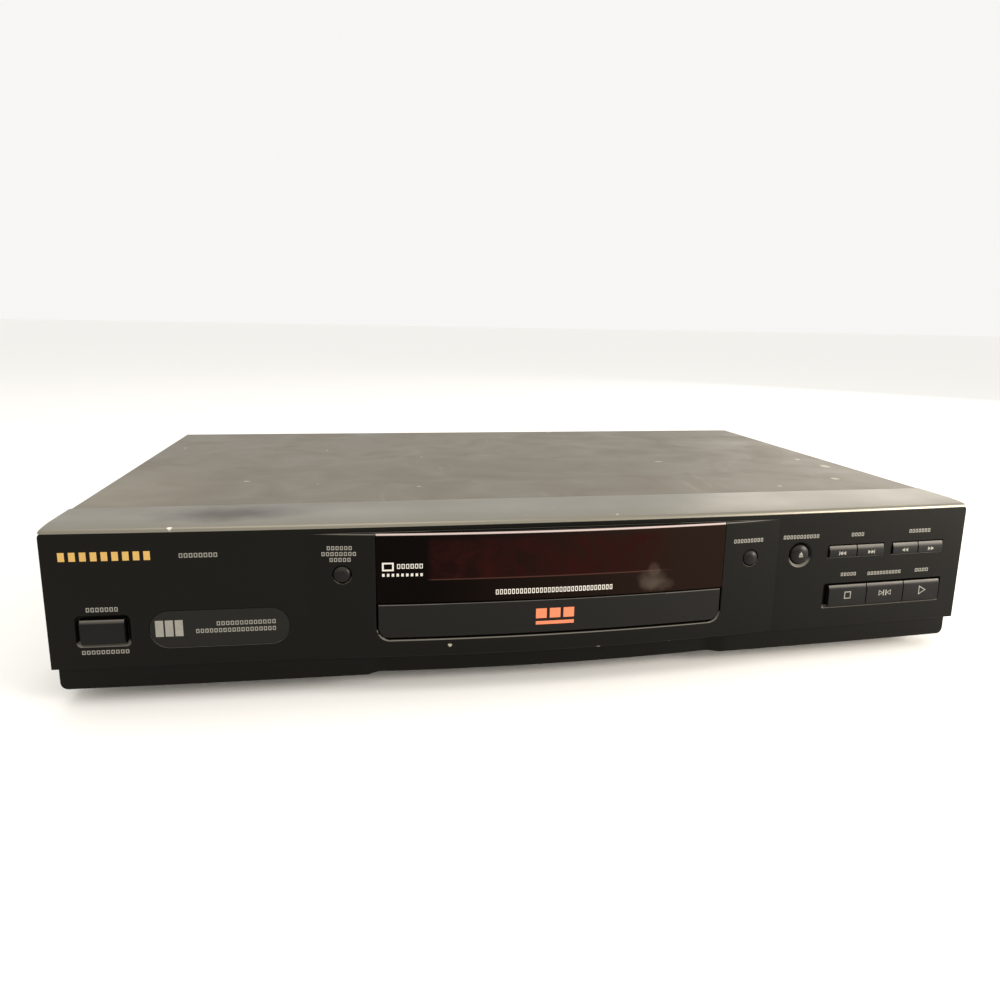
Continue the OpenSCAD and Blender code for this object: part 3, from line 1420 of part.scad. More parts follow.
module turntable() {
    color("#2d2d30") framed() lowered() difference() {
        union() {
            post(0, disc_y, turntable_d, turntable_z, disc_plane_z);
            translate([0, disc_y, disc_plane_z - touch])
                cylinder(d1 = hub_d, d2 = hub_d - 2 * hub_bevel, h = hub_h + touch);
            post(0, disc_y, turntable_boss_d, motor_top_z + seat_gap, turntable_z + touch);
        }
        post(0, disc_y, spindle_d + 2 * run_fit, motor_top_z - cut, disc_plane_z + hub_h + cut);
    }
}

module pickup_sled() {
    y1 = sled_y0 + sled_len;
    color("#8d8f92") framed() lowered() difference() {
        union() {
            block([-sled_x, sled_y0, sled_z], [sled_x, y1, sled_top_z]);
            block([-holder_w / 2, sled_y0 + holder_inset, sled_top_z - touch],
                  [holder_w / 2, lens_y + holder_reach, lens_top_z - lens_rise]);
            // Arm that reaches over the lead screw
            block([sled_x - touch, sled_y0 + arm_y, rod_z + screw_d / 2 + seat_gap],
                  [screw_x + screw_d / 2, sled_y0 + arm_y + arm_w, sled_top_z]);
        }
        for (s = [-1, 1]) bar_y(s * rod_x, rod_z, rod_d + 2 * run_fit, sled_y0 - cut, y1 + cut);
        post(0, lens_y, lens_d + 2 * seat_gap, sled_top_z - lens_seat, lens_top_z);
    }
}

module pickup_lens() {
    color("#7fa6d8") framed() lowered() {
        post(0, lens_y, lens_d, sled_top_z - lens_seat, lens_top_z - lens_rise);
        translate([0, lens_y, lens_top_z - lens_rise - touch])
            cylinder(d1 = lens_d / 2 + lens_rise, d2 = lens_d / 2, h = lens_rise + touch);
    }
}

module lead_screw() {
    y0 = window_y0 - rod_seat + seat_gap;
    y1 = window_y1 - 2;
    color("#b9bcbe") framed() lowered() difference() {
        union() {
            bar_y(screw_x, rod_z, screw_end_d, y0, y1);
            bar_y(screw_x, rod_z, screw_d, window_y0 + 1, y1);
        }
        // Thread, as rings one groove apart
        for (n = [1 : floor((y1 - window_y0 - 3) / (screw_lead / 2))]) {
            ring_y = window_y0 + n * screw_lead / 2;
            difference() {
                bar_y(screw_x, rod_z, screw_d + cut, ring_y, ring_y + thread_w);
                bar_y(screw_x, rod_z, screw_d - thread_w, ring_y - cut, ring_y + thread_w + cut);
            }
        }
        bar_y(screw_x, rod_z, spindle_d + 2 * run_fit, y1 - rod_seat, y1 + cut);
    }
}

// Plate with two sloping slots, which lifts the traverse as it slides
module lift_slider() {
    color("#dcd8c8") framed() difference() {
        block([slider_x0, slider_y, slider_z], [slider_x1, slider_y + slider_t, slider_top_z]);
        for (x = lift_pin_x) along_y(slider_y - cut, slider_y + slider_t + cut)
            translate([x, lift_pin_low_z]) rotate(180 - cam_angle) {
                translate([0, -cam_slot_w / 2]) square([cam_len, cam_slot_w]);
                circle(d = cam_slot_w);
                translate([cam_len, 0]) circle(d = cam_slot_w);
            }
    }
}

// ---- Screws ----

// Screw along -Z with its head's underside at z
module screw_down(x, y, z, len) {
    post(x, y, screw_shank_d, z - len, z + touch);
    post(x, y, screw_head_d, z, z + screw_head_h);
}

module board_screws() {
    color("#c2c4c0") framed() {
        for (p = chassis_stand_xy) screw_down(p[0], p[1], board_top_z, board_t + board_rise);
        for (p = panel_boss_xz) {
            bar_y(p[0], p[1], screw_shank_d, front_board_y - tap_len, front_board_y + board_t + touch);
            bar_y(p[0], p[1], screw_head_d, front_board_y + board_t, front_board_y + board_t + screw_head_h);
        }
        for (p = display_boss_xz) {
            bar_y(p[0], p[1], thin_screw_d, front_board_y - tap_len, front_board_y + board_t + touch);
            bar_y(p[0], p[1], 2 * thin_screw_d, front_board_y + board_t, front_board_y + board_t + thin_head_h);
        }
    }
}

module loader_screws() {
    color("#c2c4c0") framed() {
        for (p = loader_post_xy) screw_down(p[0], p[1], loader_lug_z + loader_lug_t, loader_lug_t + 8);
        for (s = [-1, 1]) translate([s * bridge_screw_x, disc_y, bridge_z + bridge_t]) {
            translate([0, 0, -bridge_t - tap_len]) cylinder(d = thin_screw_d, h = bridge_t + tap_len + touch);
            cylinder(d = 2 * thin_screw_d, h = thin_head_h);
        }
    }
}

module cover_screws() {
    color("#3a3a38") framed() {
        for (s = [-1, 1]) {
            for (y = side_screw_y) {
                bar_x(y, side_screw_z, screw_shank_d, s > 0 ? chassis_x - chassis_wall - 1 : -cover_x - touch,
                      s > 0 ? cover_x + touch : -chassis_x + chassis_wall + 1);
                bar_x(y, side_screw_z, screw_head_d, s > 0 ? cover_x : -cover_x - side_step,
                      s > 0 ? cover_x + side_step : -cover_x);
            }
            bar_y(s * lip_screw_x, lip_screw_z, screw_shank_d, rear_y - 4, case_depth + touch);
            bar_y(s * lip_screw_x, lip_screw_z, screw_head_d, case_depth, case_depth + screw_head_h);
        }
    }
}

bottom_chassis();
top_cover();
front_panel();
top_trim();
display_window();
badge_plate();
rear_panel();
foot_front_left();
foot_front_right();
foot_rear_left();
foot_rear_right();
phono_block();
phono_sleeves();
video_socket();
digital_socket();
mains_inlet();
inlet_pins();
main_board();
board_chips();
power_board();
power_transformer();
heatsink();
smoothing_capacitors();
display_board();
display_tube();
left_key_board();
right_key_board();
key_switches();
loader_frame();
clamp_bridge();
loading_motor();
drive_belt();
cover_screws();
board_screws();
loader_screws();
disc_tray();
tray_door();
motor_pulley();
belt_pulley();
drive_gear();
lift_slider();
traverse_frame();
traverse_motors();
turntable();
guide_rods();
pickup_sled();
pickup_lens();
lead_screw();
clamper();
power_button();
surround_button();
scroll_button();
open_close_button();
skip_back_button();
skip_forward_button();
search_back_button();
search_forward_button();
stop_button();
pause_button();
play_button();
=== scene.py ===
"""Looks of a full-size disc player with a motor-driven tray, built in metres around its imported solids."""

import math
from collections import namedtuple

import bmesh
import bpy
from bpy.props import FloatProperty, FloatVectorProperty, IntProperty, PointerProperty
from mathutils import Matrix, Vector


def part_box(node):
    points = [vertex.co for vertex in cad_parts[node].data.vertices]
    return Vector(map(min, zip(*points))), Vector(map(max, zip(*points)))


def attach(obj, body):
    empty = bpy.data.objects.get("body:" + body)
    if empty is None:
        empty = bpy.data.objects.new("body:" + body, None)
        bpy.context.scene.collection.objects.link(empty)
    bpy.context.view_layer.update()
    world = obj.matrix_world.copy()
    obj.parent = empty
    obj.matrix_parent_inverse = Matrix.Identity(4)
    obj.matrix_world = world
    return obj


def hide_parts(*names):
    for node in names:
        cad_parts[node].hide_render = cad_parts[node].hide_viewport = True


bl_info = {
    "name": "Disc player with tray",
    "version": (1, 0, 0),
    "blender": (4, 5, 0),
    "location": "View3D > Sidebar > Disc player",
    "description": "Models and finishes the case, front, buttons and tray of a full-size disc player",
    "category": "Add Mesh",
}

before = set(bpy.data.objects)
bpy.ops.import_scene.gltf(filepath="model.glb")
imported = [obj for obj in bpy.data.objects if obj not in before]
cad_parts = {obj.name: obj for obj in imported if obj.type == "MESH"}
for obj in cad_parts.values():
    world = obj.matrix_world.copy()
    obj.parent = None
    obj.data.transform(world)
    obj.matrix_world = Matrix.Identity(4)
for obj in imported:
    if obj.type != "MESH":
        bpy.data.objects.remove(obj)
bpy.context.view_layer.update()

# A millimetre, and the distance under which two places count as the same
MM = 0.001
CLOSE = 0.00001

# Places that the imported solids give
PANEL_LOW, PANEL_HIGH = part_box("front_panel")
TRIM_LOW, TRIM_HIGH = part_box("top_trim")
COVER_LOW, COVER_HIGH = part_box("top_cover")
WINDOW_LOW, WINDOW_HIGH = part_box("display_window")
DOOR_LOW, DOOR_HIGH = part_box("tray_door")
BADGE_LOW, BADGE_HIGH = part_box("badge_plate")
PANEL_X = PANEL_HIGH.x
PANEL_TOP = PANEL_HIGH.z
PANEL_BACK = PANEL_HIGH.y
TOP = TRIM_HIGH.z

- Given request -
Each line from the one bearing "bottom_chassis();" through the one bearing "cad_parts[node].hide_render = cad_parts[node].hide_viewport" is to be duplicated without change; all remaining lines are to be left out.

- Response below -
bottom_chassis();
top_cover();
front_panel();
top_trim();
display_window();
badge_plate();
rear_panel();
foot_front_left();
foot_front_right();
foot_rear_left();
foot_rear_right();
phono_block();
phono_sleeves();
video_socket();
digital_socket();
mains_inlet();
inlet_pins();
main_board();
board_chips();
power_board();
power_transformer();
heatsink();
smoothing_capacitors();
display_board();
display_tube();
left_key_board();
right_key_board();
key_switches();
loader_frame();
clamp_bridge();
loading_motor();
drive_belt();
cover_screws();
board_screws();
loader_screws();
disc_tray();
tray_door();
motor_pulley();
belt_pulley();
drive_gear();
lift_slider();
traverse_frame();
traverse_motors();
turntable();
guide_rods();
pickup_sled();
pickup_lens();
lead_screw();
clamper();
power_button();
surround_button();
scroll_button();
open_close_button();
skip_back_button();
skip_forward_button();
search_back_button();
search_forward_button();
stop_button();
pause_button();
play_button();
=== scene.py ===
"""Looks of a full-size disc player with a motor-driven tray, built in metres around its imported solids."""

import math
from collections import namedtuple

import bmesh
import bpy
from bpy.props import FloatProperty, FloatVectorProperty, IntProperty, PointerProperty
from mathutils import Matrix, Vector


def part_box(node):
    points = [vertex.co for vertex in cad_parts[node].data.vertices]
    return Vector(map(min, zip(*points))), Vector(map(max, zip(*points)))


def attach(obj, body):
    empty = bpy.data.objects.get("body:" + body)
    if empty is None:
        empty = bpy.data.objects.new("body:" + body, None)
        bpy.context.scene.collection.objects.link(empty)
    bpy.context.view_layer.update()
    world = obj.matrix_world.copy()
    obj.parent = empty
    obj.matrix_parent_inverse = Matrix.Identity(4)
    obj.matrix_world = world
    return obj


def hide_parts(*names):
    for node in names:
        cad_parts[node].hide_render = cad_parts[node].hide_viewport = True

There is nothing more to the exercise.